13-year tree study challenges growth, reproduction tradeoff


A long-held assumption among biologists is that plants face a tradeoff between growth and reproduction. If they grow a lot, they have few resources left for reproduction, and vice versa.

But new research based on a 13-year study indicates that's not necessarily the case, at least for some species of oak trees. In a paper published in the Oct. 15-19 online version of the Proceedings of the National Academy of Sciences, a team led by Johannes M. "Jean" Knops of UNL showed that growth and reproduction are both controlled by rainfall and competition for resources between growth and reproduction is negligible.

In the study conducted at the University of California's Hastings Natural History Reservation in Monterey County, Calif., Knops and his colleagues, Walter Koenig of the Hastings Reservation and William Carmen of Mill Valley, Calif., collected growth and reproduction data on 239 mature oak trees from five species intermingled in the same geographic area from 1994 through 2006. They used devices called dendrometers fitted around the main trunks of the trees to measure growth and counted acorns to measure reproduction.

Three of the species that Knops and his colleagues studied (valley oak, blue oak and coast live oak) are pollinated and produce acorns in the same year. The other two species (canyon live oak and California black oak) have two-year reproduction cycles, producing acorns a year after pollination. The two-year species enabled them to determine that growth and reproduction don't have a direct negative correlation.

As expected, the scientists found a negative correlation between growth and reproduction with the one-year species. But in species where growth and reproduction occur in the same year, it's impossible to determine if there is a tradeoff between the two factors.

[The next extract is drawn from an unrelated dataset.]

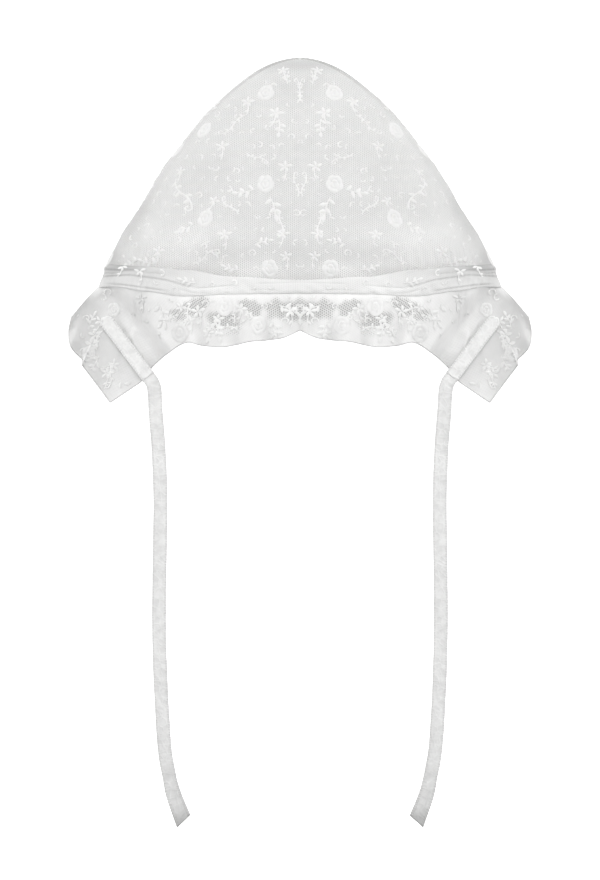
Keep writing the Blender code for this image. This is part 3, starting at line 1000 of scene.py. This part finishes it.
def ruffle_point(station, run, share, side):
    """A point of the ruffle: share is 0 at the band and 1 at the free edge."""
    turn, x, y, z = station
    angle = BAND_ANGLE * turn
    seam, out = crown_place(angle, band_bottom(angle) - SEAM_GAP)
    seam = seam + out * (BAND_INSIDE + BAND_THICKNESS / 2)
    flare = 1 - (1 - share) ** 1.6
    bulge = 0.001 * ease((turn - 0.86) / 0.14) * share * (1 - share)
    across = side * (between(seam.x + end_flare(turn), x, share) + bulge)
    point = Vector((across, between(seam.y, -y, flare), between(seam.z, -z, share)))
    point, hold = pinned(point, side) if share > 0 else (point, 0.0)
    wave = math.cos(2 * math.pi * 8.5 * run) * share**0.8 * (1 - hold)
    gather = math.sin(2 * math.pi * 26 * run + 2 * math.sin(31 * run))
    gather *= 0.6 + 0.4 * math.sin(2 * math.pi * 5 * run)
    pleat = 0.00055 * gather * swell(share + 0.05, 0.9) * (1 - hold)
    step = fold_step(abs(point.x), point.z)
    return point + Vector((0, 0.0022 * wave + pleat - step, 0))


print("folds beside each stay:", len(FOLD_LINES))

# %% Make the ruffle
HEM_PARTS = 14
RUFFLE_ROWS = 34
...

With the two-year species Knops and his colleagues found a positive correlation between growth and reproduction in the same year (i.e., more growth, more acorns, and vice versa). But they found a negative correlation (i.e., more growth, fewer acorns, and vice versa) between growth in the year of pollination and reproduction the following year, when acorns were produced.

They concluded that rainfall controlled growth and reproduction independently of each other.

"In life history studies, one of the key assumptions is that there's a tradeoff between growth and reproduction, which most studies pretty much take for granted," Knops said. "When we looked at it a little more precisely, it was pretty clear that both growth and reproduction are controlled by rainfall, but the negative correlation between growth and reproduction isn't causal. It's just an artifact of all these weather variables."

Knops said it's not surprising that there isn't a direct correlation between growth and reproduction. Still, he said, the trees can't produce an unlimited number of acorns and the study showed strong negative correlations in annual acorn crops, so something must be controlling that. Squirrels and other herbivores are the prime suspects.

"These trees live hundreds of years and they make acorns to produce new trees, not to get fat squirrels." Knops said. "So if they produce regular seed crops, you get a buildup of squirrel population. But if they fluctuate the crop, there are some years where they're loaded with acorns and squirrels can't eat them all, and in other years there are no seeds, and the squirrel population goes down.

"It looks like the evolution of this acorn productivity pattern is not directly controlled by a tradeoff within the tree for resources, but more this evolutionary game with animals that eat the acorns. It's a much more complicated, much more interesting story that way."